To me, this change in policy signifies that at least somewhere someone gets it.  Liquidity has failed and any further liquidity will only threaten to make the asset bubble bigger.  Of course a .25% discount rate hike is small potatoes compared to what the Fed SHOULD be doing.  We need the general interest rate to go up starting now and we need a massive reduction in government spending and we sure as hell cannot monetize any more debt.  Yes this will be more pain, more unemployment and more bankruptcies, but it absolutely has to happen if America wants to escape from these socialist shackles that have been imposed upon her.

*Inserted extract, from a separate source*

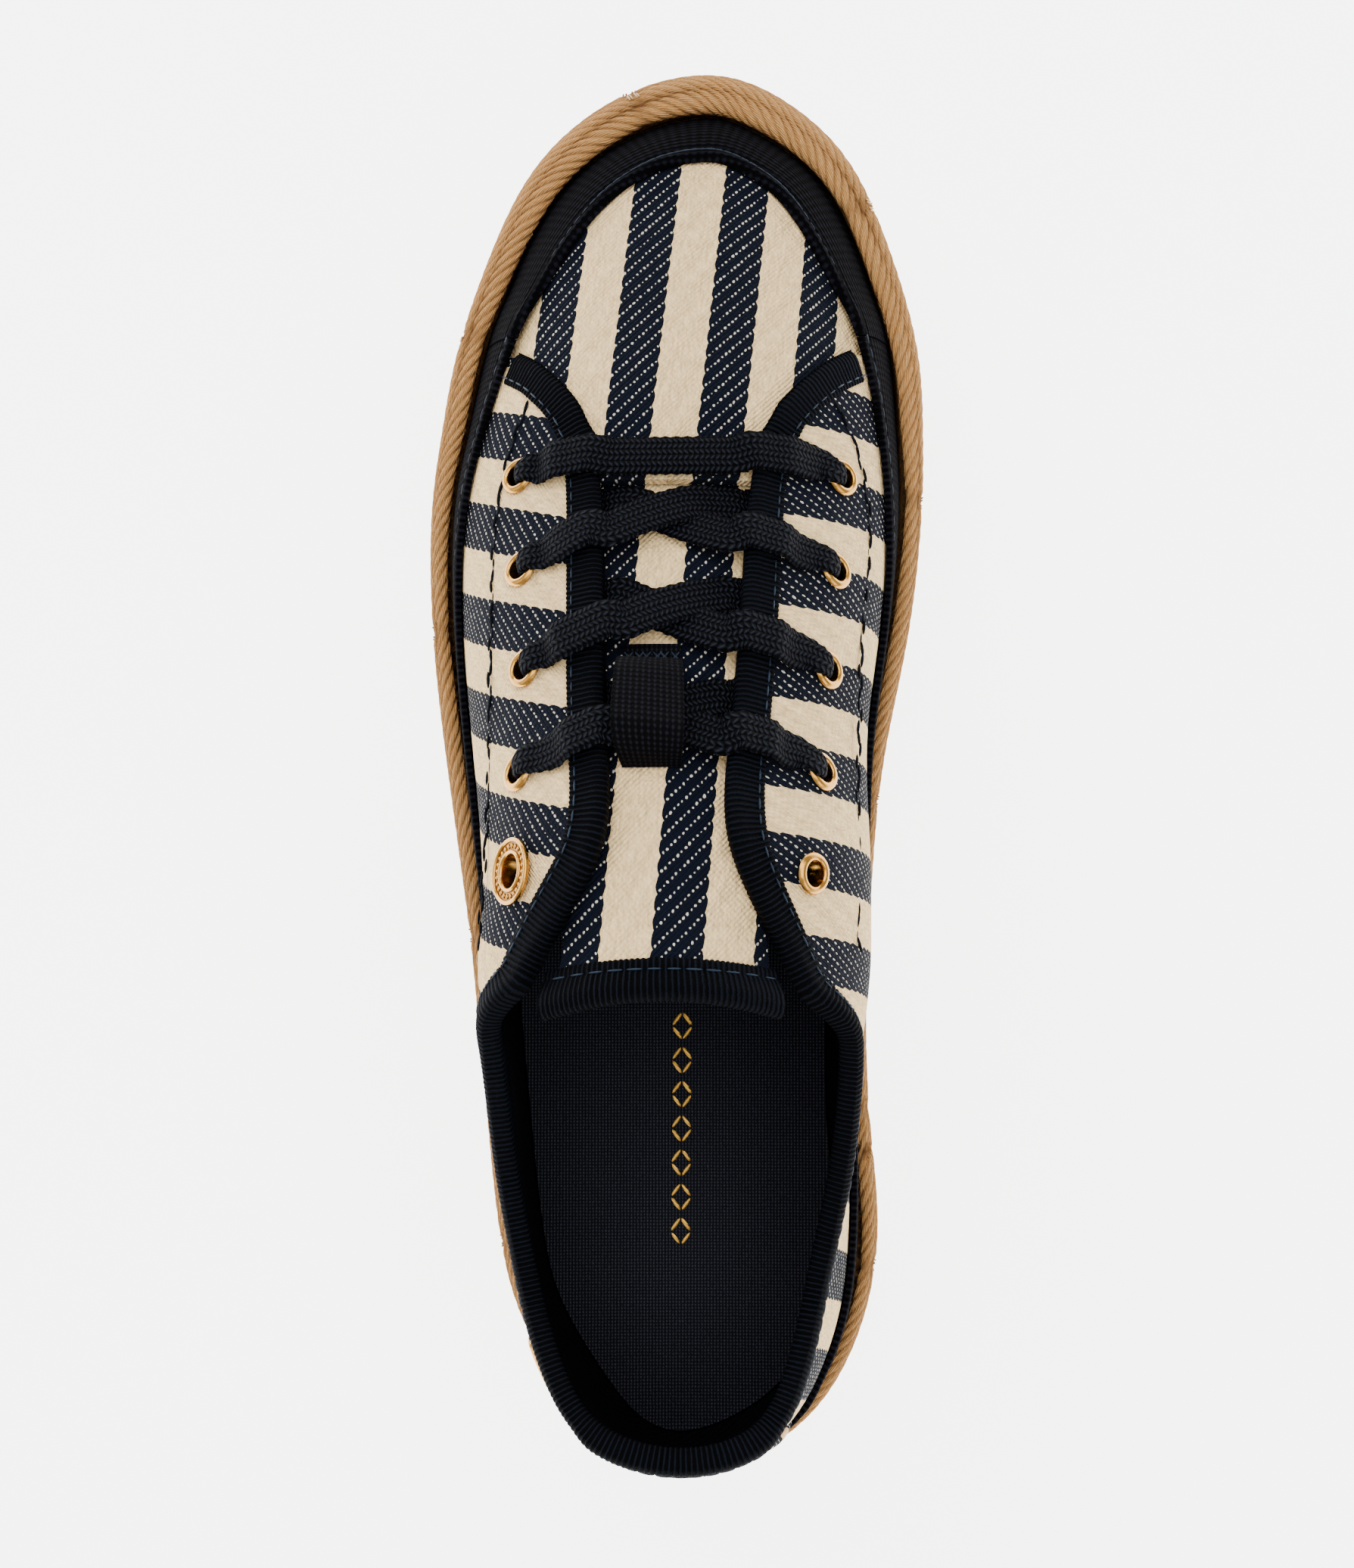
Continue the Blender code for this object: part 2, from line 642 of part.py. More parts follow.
def sole_body(name, insets, heights, look, parts):
    """A sole layer: rings up its side, each joined across by rungs at its top and bottom."""
    half = [k * 0.5 for k in range(2 * TOE + 1)]
    places = np.array(half + [-h for h in half[-2:0:-1]])
    rings = ring_points(places, insets(places), heights + np.zeros((len(places), 1)))
    return rung_body(name, rings, len(half), look, parts)


def rung_body(name, rings, half, look, parts):
    """A body from rings round the shoe, closed above and below by rungs from side to side."""
    count = len(rings)
    wall = np.concatenate([rings, rings[:1]])
    grids = [wall]
    mirrored = [(-k) % count for k in range(half)]
    for level in (0, -1):
        left = rings[np.arange(half), level]
        right = rings[mirrored, level]
        grids.append(np.stack([left, right], axis=1))
    return patched(name, grids, look, parts)


def outsole(parts):
    def insets(a):
        return np.tile([1.3, 0.3, 0.3], (len(a), 1))

    return sole_body("outsole", insets, np.array([[0.0, 0.9, OUTSOLE_TOP]]), RUBBER, parts)


def midsole(parts):
    def insets(a):
        rim = RIMS(a)
        return np.concatenate([0 * rim + 4.3, 0 * rim + 4.3, rim + 0.6], axis=1)

    return sole_body("midsole", insets, np.array([[CORE_BOTTOM, 17.8, CORE_TOP]]), CORE, parts)


def insole(parts):
    half = [k * 0.5 for k in range(2 * TOE + 1)]
    places = np.array(half + [-h for h in half[-2:0:-1]])
    v = np.stack([0 * places, along_section(places, INSOLE_TOP - FEATHER)], axis=1)
    a = np.repeat(places[:, None], 2, axis=1)
    return rung_body("insole", layer(a, v, 0 * v - WALL - GAP - 0.25), len(half), NAVY, parts)


def binding_path():
    """Places along the tape's edge: up the lateral quarter front, round throat and collar, and down."""
    fine = np.linspace(0.3, 1.0, 141)
    path = []
    for side in (1, -1):
        fronts = quarter_front(fine, side) * side
        clear = fine * crest(fronts) > foxing_top(fronts) + 0.05
        foot = fine[clear][0]
        shares = np.append(foot, UPPER_SHARES[UPPER_SHARES > foot + 0.03])
        fronts = quarter_front(shares, side) * side
        run = list(zip(fronts, shares * crest(fronts)))
        edge = shell_columns(np.ones(1))[:, 0] * side
        edge = np.sort(edge[(edge > 1e-6) & (edge < abs(fronts[-1]) - 1e-3)])[::-1] * side
        run += list(zip(edge, crest(edge)))
        path.append(run)
    return np.array(path[0] + [(0.0, 1.0)] + path[1][::-1])


def collar_binding(parts):
    """The tape: a leg on the quarter's face and a fold over its edge."""
    path = binding_path()
    points = skin(path[:, 0], path[:, 1])
    along = unit(np.gradient(points, axis=0))
    rings = []
    for (a, v), point, tangent in zip(path, points, along):
        normal = outward(a, v)
        away = unit(np.cross(tangent, normal))
        foot = foot_of(point + BINDING_WIDTH * away, a, v)
        face, lean = skin(*foot), outward(*foot)
        step = QUARTER_STEP + PATCH_STEP * (1 - ease((abs(a) - PATCH_TOP - 0.25) / 0.5))
        low = step + GAP + 0.3
        top = low + BINDING_THICK
        open_edge = ease((THROAT_FRONT - 0.1 - abs(a)) / 0.25)
        tuck = GAP + 0.05 - (WALL + GAP) * open_edge
        over = lambda out, height: point - out * away + height * normal
        rings.append(
            [
                face + low * lean,
                face + top * lean - 0.5 * away,
                over(0.3, top),
                over(BINDING_OVER, top - 0.6),
                over(BINDING_OVER, tuck),
                over(GAP, tuck),
                over(GAP, low),
            ]
        )
    return swept("collar_binding", np.array(rings), NAVY, parts)


def tongue_top(y, across):
    """Points on the tongue's top surface, across from -1 to 1."""
    ys = [row.y for row in TONGUE_ROWS][::-1]
    x, z, half, drop = (
        smooth_interp(y, ys, [getattr(row, name) for row in TONGUE_ROWS][::-1])
        for name in ("x", "z", "half", "drop")
    )
    width = half * across
    return np.stack([x + width, y + 0 * across, z - drop * (width / 20.0) ** 2], axis=-1)


def smooth_interp(at, xs, values):
    """Piecewise cubic through a short table, with slopes from its neighbours."""
    xs, values = np.array(xs, float), np.array(values, float)
    slopes = np.gradient(values, xs)
    k = np.clip(np.searchsorted(xs, at) - 1, 0, len(xs) - 2)
    width = xs[k + 1] - xs[k]
    t = (at - xs[k]) / width
    return (
        values[k] * (1 + 2 * t) * (1 - t) ** 2
        + slopes[k] * width * t * (1 - t) ** 2
        + values[k + 1] * t * t * (3 - 2 * t)
        + slopes[k + 1] * width * t * t * (t - 1)
    )


def tongue_layer(y, across, height):
    """Points at a height over the tongue's top surface."""
    step = 0.01
    along = tongue_top(y + step, across) - tongue_top(y - step, across)
    side = tongue_top(y, across + step) - tongue_top(y, across - step)
    return tongue_top(y, across) + unit(np.cross(side, along)) * np.asarray(height)[..., None]


def tongue(parts):
    ys = np.arange(TONGUE_ROWS[-1].y, TONGUE_ROWS[0].y, TONGUE_SPACING)
    y, across = np.meshgrid(ys, np.linspace(-1, 1, 8), indexing="ij")
    top, bottom = tongue_layer(y, across, 0 * y), tongue_layer(y, across, 0 * y - TONGUE)
    rings = np.concatenate([top, bottom[:, ::-1]], axis=1)
    return swept("tongue", rings, CANVAS, parts)


def tongue_binding(parts):
    """The tape folded over the tongue's upper end."""
    end = TONGUE_ROWS[-1].y
    bend = end + TONGUE_SPACING
    profile = (
        (bend, GAP + 0.05),
        (end + TONGUE_TAPE_WIDTH, GAP + 0.1),
        (end + TONGUE_TAPE_WIDTH, GAP + 0.8),
        (bend, GAP + 0.85),
        (end - 0.3, GAP + 0.8),
        (end - 1.1, 0.0),
        (end - 1.1, -TONGUE),
        (end - 0.3, -TONGUE - GAP - 0.8),
        (end + 3.0, -TONGUE - GAP - 0.8),
        (end + 3.0, -TONGUE - GAP),
        (end - GAP, -TONGUE - GAP),
        (end - GAP, GAP),
    )
    rings = []
    for across in (-1.015, *np.linspace(-1, 1, 8)[1:-1], 1.015):
        rings.append([tongue_layer(np.float64(y), np.float64(across), h) for y, h in profile])
    return swept("tongue_binding", np.array(rings), NAVY, parts)


def tongue_loop(parts):
    """The tape stitched down on the tongue that holds the laces."""
    ys = (16.2, 13.4, 11.4, 9.6, 6.0, 2.0, -1.5, -3.0, -4.2)
    heights = (0.0, 0.0, 3.2, 4.6, 5.4, 5.8, 5.7, 4.4, 0.0)
    rings = []
    for y, height in zip(ys, heights):
        half = smooth_interp(y, [r.y for r in TONGUE_ROWS][::-1], [r.half for r in TONGUE_ROWS][::-1])
        centre = smooth_interp(y, [r.y for r in TONGUE_ROWS][::-1], [r.x for r in TONGUE_ROWS][::-1])
        across = (np.linspace(LOOP_LATERAL, LOOP_MEDIAL, 4) - centre) / half
        rows = np.full(4, float(y))
        height = height * np.linspace(1.45, 1.0, 4)
        low = tongue_layer(rows, across, height + GAP + 0.05)
        high = tongue_layer(rows, across, height + GAP + 1.0)
        rings.append(np.concatenate([low, high[::-1]]))
    return swept("tongue_loop", np.array(rings), NAVY, parts)


def throat_edge(y, side):
    """Distance from the centre plane of the binding's inner face at y, on one side of the throat."""
    column = [r.throat_medial if side > 0 else -r.throat_lateral for r in RIDGES[:5]]
    return float(np.interp(y, [r.y for r in RIDGES[:5]], column)) - BINDING_OVER


def over_quarter(x, y, margin):
    """Middle of a lace over the quarter, clear of the binding near the edge, and the normal there."""
    a, v = over_plan(x, y)
    from_edge = float(np.linalg.norm(skin(a, v) - skin(a, float(crest(a)))))
    down = ease((from_edge - BINDING_WIDTH - margin) / 2.0)
    height = QUARTER_STEP + GAP + 0.15 + (BINDING_THICK + GAP + 0.6) * (1 - down)
    return layer(a, v, height + LACE / 2), outward(a, v)


def laid_lace(name, points, normals, parts):
    """A flat braid along points, its face turned up along the normals."""
    along = unit(np.gradient(points, axis=0))
    across = unit(np.cross(unit(normals), along))
    up = np.cross(along, across)
    half, rise = across * LACE_WIDTH / 2, up * LACE / 2
    edge = across * (LACE_WIDTH / 2 - 0.5)
    corners = (half, edge + rise, rise - edge, -half, -edge - rise, edge - rise)
    return swept(name, np.stack([points + corner for corner in corners], axis=1), LACING, parts)


def strand(name, row, side, level, parts):
    """A lace from the far throat edge over the near one to its eyelet, raised by level in between."""
    plan = LATERAL_STRAND if side < 0 else MEDIAL_STRAND
    xs, ys = np.array(plan).T
    end = side * ((row.medial if side > 0 else -row.lateral) - FLANGE_RADIUS - 0.5)
    start = -side * (throat_edge(row.y + ys[0], -side) - 2.2)
    path = np.linspace(start, end, 13)
    order = np.argsort(xs)
    y = np.minimum(row.y + smooth_interp(path, xs[order], ys[order]), THROAT_TOE_Y - 4.2)
    inner = np.array([throat_edge(at, side) for at in y])
    near = np.flatnonzero(side * path >= inner - 1.2)
    points, normals = np.zeros((len(path), 3)), np.zeros((len(path), 3))
    for k in near:
        points[k], normals[k] = over_quarter(path[k], y[k], 0.4)
    first = near[0]
    low = over_tongue(path[0], y[0])
    for k in range(first):
        t = k / first
        floor = over_tongue(path[k], y[k])[2]
        height = (1 - t) * low[2] + t * points[first, 2] + level * math.sin(math.pi * t)
        points[k] = path[k], y[k], max(height, floor)
        normals[k] = unit((1 - t) * np.array([-side * 0.2, 0.42, 0.9]) + t * normals[first])
    return laid_lace(name, points, normals, parts)


def over_tongue(x, y):
    """Lowest place for a lace's middle over the tongue."""
    ys = [r.y for r in TONGUE_ROWS][::-1]
    half = smooth_interp(y, ys, [r.half for r in TONGUE_ROWS][::-1])
    centre = smooth_interp(y, ys, [r.x for r in TONGUE_ROWS][::-1])
    return tongue_layer(np.float64(y), np.float64((x - centre) / half), GAP + 0.25 + LACE / 2)


def lace_cross(name, row, parts):
    """Two strands that cross over the tongue, the lateral one on top, joined where they meet."""
    made = strand(name, row, -1, 0.5, parts)
    under = strand(name + "_under", row, 1, -0.3, bpy.data.collections[CUTTERS])
    under.hide_render = True
    under.display_type = "WIRE"
    join = made.modifiers.new("join", "BOOLEAN")
    join.operation = "UNION"
    join.solver = "EXACT"
    join.object = under


def lace_bar(parts):
    """The first lace, straight across over both throat edges."""
    row = EYELETS[0]
    ends = (row.lateral + FLANGE_RADIUS + 0.5, row.medial - FLANGE_RADIUS - 0.5)
    path = np.linspace(ends[0], ends[1], 17)
    y = np.interp(path, (ends[0], -12.0, 12.0, ends[1]), (row.y + 0.6, row.y + 2.2, row.y + 2.4, row.y + 1.4))
    beside = abs(path) >= 12.5
    points, normals = np.zeros((len(path), 3)), np.zeros((len(path), 3))
    for k in np.flatnonzero(beside):
        points[k], normals[k] = over_quarter(path[k], y[k], 1.6)
    for k in np.flatnonzero(~beside):
        for values in (points, normals):
            values[k] = [np.interp(path[k], path[beside], values[beside, axis]) for axis in range(3)]
        points[k, :2] = path[k], y[k]
    laid_lace("lace_bar", points, normals, parts)


def heel_plaque(parts):
    """A plain metal patch below the collar on the lateral side of the heel."""
    across, up = np.meshgrid(np.linspace(-1, 1, 8), np.linspace(-1, 1, 5), indexing="ij")
    a = PLAQUE_AT + across * (1 - 0.08 * up**4) * PLAQUE_LENGTH / 23.0
    v = PLAQUE_UP + up * (1 - 0.08 * across**4) * PLAQUE_HEIGHT / 104.0
    low = layer(a, v, 0 * a + QUARTER_STEP + GAP)
    high = layer(a, v, 0 * a + QUARTER_STEP + GAP + PLAQUE_THICK)
    rings = np.concatenate([low, high[:, ::-1]], axis=1)
    return swept("heel_plaque", rings, GOLD, parts)


def main():
    for old in list(bpy.context.scene.objects):
        bpy.data.objects.remove(old, do_unlink=True)
    for name in (PART, CUTTERS):
        bpy.context.scene.collection.children.link(bpy.data.collections.new(name))
    parts = bpy.data.collections[PART]
    bpy.data.collections[CUTTERS].hide_render = True

    outsole(parts)
    midsole(parts)
    rope_wrap(parts)
    side = FOXING_SEAM - 0.015
    foxing_strip("foxing", NAVY, np.linspace(-side, side, 59), 4, parts)
    side = FOXING_SEAM + 0.015
    foxing_strip("toe_guard", NAVY, np.linspace(side, LOOP - side, 29), 5, parts)
    upper(parts)
    insole(parts)
    collar_binding(parts)
    tongue(parts)
    tongue_binding(parts)
    tongue_loop(parts)
    for number, row in enumerate(EYELETS, start=1):
        wide = number == len(EYELETS)
        eyelet(f"eyelet_lateral_{number}", row.lateral, row.y, RING_RADIUS if wide else FLANGE_RADIUS,
               WIDE_BORE_RADIUS if wide else BORE_RADIUS, parts)
        eyelet(f"eyelet_medial_{number}", row.medial, row.y, FLANGE_RADIUS, BORE_RADIUS, parts)
    lace_bar(parts)
    for number, row in enumerate(EYELETS[1:4], start=2):
        lace_cross(f"lace_cross_{number}", row, parts)
    heel_plaque(parts)
    for made in (*parts.objects, *bpy.data.collections[CUTTERS].objects):
        made.location.y += AHEAD * MM


main()
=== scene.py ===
"""How a lace-up canvas sneaker on a rope-wrapped flatform sole looks: the left shoe.

Lengths are in millimetres until a mesh is made. +Y is the toe, +X the medial side, +Z up, and the
sole stands on z = 0. Every cloth piece is worked out from one surface, the last.
"""

import logging
import math
from collections.abc import Callable, Iterable
from dataclasses import dataclass
from enum import Enum
from typing import NamedTuple

import bmesh
import bpy
import numpy as np
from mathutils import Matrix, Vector


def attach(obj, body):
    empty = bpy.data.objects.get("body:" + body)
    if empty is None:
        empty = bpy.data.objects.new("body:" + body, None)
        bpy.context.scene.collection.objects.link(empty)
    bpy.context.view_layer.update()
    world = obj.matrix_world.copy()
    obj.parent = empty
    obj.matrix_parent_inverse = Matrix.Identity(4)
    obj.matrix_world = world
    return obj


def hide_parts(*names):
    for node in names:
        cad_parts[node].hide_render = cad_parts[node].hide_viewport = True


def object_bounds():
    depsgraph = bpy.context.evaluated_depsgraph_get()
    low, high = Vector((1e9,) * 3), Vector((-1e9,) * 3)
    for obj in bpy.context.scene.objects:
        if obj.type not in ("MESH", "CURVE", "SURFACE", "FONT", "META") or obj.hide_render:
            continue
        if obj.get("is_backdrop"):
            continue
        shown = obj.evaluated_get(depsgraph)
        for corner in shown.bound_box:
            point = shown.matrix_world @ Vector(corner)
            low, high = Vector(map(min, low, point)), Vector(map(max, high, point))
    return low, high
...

Note: If you are wondering what the hell happened in 2000s and why there is a big OOPS in the chart, it basically comes down to the Fed intervening badly into what should have been a contracting economy.  As you can see credit was shrinking and it was doing so because it was trying to work the excess out of the economy (a chart showing total credit accumulation can be found here).  A contraction is painful as we discussed and Greenspan decided to kick the can down the road.  Unfortunately most of the money and credit went into housing creating a bubble of insane proportions, but affected school loans, cars and appliance sectors as well.  This is why everyone felt that life under Bush became worse!  They were very much correct in their feeling, but many have no idea where the hardship is coming from.   A mass education and taking control of our banking and finance sector is absolutely imperative to restore sanity.